Meta-Harness: Automated LLM Code Optimization Breaks Barriers

Meta-Harness is an outer-loop system that automatically searches over harness code for LLM applications. In this study, Meta-Harness improved online text classification by 7.7 points while using 4x fewer context tokens. This matters because it automates harness engineering to outperform manual methods by leveraging rich diagnostic data.

Changing the code harness around a fixed large language model can create a 6x performance gap, yet this process remains largely manual. Let me break down how Meta-Harness automated LLM harness optimization code uses a filesystem to search over harnesses and achieve state-of-the-art results without relying on compressed feedback.

How Does Meta-Harness Automated Optimization Compare to Manual Engineering?

The results from this 2026 Stanford and MIT research are quite striking. On online text classification, harnesses discovered by Meta-Harness improved over Agentic Context Engineering (ACE) by 7.7 points while using 4x fewer context tokens. It matched the next-best text optimizer's final performance after 60 proposals with only four. In retrieval-augmented math reasoning, a single discovered harness improved accuracy on 200 IMO-level problems by 4.7 points on average across five held-out models. On TerminalBench-2, the discovered harness surpassed the hand-engineered Terminus-KIRA and ranked number one among all Haiku 4.5 agents.

How Does the Meta-Harness Filesystem Access Work?
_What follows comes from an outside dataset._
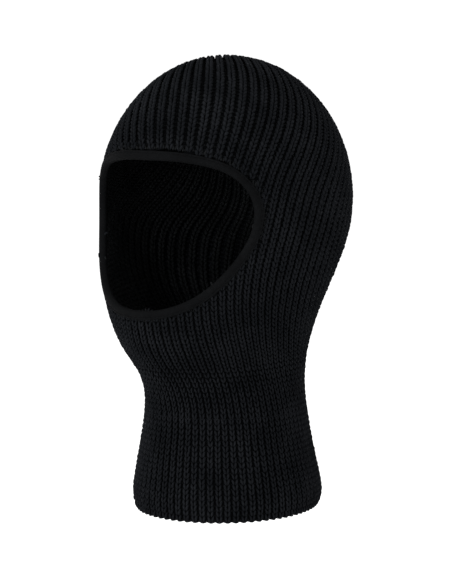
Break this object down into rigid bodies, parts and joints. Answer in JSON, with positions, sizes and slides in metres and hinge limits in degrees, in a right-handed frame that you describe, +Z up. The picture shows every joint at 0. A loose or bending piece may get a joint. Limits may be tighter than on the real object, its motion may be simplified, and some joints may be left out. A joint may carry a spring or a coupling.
{
  "type": "knitted balaclava",
  "caption": "Rib-knit balaclava that covers the head and neck, with a bound face opening, a darted crown and a straight hem.",
  "frame": {"origin": "centre of the hem ring, on the hem plane", "axes": "+Z up from hem to crown, the face looks along -Y, the wearer's left side is +X"},
  "size_m": [0.169, 0.2248, 0.333],
  "materials": {
    "knit": "matte rib knit",
    "binding": "smooth stretch binding",
    "thread": "matte thread"
  },
  "bodies": {
    "root": {"hem_welt": "knit", "neck_knit": "knit", "neck_link": "knit", "hood_knit": "knit", "crown_front": "knit", "crown_back": "knit", "crown_left": "knit", "crown_right": "knit", "face_binding": "binding", "dart_front_left": "thread", "dart_front_right": "thread", "dart_back_left": "thread", "dart_back_right": "thread", "crown_tack": "thread", "back_seam_neck": "thread", "back_seam_hood": "thread", "binding_join": "thread", "stitch_outside": "thread", "stitch_inside": "thread"}
  },
  "joints": []
}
Here is the fascinating part. Unlike existing text optimizers that compress feedback too aggressively, Meta-Harness uses an agentic proposer that accesses the source code, scores, and execution traces of all prior candidates through a filesystem. This allows the system to reason over raw prior code rather than relying on lossy summaries. In the most demanding setting, the proposer reads a median of 82 files per iteration, referencing over 20 prior candidates per step. A single evaluation can produce up to 10,000,000 tokens of diagnostic information, which is roughly three orders of magnitude beyond the largest feedback budgets used in prior text optimization settings. This builds on earlier research in credit assignment and meta-learning, applying it to the specific domain of harness engineering.
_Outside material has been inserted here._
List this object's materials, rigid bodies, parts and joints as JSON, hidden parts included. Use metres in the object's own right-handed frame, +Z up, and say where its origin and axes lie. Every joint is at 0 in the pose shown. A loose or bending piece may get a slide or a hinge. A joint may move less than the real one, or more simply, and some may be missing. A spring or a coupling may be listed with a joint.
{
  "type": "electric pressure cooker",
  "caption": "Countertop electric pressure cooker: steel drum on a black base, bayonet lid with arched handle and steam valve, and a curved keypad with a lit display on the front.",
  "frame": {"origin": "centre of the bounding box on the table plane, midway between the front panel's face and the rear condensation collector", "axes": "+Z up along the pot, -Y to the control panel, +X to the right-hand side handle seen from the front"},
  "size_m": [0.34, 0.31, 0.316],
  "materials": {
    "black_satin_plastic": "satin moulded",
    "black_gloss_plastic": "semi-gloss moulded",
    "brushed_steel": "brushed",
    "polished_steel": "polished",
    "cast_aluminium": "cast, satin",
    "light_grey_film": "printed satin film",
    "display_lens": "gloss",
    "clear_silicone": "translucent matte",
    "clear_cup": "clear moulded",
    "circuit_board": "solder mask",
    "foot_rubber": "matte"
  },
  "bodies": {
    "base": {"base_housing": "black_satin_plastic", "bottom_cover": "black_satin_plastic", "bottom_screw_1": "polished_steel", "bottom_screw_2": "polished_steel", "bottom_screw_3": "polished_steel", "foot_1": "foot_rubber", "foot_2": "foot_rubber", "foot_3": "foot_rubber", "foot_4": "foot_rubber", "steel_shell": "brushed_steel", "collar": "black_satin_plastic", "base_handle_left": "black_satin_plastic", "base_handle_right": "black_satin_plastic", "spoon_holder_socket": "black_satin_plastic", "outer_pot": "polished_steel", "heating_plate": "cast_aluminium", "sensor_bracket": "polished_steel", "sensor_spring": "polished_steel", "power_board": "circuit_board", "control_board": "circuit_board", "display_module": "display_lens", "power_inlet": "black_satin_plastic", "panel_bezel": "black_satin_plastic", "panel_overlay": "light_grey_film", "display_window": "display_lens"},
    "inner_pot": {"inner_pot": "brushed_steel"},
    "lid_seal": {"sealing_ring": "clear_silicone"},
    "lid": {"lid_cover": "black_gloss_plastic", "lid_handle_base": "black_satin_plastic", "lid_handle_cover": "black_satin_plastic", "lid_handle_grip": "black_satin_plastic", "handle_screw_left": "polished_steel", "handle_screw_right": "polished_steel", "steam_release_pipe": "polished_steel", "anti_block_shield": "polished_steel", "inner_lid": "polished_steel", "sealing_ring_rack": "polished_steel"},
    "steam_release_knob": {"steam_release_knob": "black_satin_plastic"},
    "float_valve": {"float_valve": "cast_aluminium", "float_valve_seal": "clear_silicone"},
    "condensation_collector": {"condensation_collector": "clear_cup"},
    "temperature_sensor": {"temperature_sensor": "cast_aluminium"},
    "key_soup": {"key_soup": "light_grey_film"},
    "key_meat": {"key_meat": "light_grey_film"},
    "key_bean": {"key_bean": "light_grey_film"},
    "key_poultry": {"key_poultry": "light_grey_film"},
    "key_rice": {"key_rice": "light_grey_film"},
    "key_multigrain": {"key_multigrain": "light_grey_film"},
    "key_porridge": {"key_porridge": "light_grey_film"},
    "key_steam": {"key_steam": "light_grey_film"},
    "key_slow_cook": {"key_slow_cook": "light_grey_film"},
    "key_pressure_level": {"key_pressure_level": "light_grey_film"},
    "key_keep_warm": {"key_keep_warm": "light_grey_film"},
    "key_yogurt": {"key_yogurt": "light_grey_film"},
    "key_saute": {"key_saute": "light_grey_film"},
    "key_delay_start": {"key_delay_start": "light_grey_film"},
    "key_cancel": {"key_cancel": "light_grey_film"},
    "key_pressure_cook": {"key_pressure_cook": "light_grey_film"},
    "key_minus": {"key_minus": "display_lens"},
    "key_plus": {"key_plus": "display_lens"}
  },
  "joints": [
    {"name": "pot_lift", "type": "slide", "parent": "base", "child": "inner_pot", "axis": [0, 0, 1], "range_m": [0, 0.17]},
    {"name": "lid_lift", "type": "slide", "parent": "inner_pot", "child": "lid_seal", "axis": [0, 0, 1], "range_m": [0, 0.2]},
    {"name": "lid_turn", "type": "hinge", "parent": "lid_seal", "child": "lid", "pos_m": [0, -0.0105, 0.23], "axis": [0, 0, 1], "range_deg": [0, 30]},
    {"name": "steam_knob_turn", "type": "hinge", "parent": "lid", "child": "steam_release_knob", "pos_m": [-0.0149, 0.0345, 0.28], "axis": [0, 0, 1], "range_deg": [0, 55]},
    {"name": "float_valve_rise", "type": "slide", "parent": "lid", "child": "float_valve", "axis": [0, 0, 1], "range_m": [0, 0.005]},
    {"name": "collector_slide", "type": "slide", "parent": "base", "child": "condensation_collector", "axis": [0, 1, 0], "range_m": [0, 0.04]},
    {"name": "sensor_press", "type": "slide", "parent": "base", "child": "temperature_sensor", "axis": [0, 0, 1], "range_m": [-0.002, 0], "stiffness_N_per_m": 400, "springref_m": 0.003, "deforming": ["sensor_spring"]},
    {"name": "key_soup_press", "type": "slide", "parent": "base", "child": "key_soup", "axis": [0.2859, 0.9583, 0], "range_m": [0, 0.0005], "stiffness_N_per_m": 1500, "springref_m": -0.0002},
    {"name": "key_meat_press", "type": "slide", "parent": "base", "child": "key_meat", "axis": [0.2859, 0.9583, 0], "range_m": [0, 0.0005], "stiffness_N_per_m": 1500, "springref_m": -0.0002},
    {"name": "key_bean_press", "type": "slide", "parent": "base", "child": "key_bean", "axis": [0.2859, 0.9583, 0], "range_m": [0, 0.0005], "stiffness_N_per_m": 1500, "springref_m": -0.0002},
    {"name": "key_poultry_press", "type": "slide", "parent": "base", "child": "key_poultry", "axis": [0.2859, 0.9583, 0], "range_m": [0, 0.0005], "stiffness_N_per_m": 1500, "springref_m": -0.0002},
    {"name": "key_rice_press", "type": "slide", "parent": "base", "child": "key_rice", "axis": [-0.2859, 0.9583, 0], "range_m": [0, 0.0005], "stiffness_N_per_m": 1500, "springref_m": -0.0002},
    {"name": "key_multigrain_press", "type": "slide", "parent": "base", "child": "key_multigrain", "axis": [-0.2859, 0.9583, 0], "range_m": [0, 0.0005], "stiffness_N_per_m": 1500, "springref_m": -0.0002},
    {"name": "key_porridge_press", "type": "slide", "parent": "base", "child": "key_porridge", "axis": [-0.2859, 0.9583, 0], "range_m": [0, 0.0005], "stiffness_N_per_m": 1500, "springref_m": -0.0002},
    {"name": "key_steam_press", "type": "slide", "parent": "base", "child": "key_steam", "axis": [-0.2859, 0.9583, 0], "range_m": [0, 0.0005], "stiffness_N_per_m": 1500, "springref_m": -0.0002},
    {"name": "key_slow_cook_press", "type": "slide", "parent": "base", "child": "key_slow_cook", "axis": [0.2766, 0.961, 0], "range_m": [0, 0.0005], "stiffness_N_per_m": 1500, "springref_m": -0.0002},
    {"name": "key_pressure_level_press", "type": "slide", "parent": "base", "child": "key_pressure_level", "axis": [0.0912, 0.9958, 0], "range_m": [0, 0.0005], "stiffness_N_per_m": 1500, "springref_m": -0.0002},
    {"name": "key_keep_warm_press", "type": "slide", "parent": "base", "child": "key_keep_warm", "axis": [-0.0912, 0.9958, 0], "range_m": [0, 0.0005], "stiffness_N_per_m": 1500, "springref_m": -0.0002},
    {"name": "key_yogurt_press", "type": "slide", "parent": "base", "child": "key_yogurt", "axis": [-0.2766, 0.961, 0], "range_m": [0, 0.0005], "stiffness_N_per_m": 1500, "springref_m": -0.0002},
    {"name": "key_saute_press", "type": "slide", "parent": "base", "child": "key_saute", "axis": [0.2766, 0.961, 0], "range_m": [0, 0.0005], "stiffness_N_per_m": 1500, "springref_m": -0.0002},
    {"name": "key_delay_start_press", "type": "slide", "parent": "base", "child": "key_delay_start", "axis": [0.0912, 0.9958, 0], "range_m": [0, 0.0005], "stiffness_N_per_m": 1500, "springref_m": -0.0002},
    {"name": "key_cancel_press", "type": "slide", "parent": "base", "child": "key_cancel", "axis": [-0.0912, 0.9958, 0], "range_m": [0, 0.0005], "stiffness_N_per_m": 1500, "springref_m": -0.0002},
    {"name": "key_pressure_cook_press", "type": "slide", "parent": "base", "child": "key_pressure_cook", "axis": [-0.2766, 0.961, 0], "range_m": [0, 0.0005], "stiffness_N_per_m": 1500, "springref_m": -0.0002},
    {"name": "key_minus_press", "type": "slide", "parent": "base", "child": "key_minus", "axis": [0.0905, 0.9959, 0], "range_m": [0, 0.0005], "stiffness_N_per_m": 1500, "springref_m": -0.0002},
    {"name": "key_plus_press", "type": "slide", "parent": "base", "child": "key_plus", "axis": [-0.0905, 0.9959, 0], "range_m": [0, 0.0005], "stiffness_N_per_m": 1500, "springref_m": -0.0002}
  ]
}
What Are the Applications and Limitations of Automated Harness Search?

Beyond outperforming existing harnesses, the discovered strategies generalize to out-of-distribution classification datasets and unseen base models in the math setting. The search run completes in a few hours of wall-clock time and produces readable, transferable strategies. However, the authors acknowledge that overfitting in code space is a concern, though it is more inspectable than weight-space overfitting. The experiments demonstrate that harness search works with one particularly strong coding-agent proposer, Claude Code, but a broader study of how the effect varies across proposer agents remains for future work. A natural next step is co-evolving the harness and the model weights.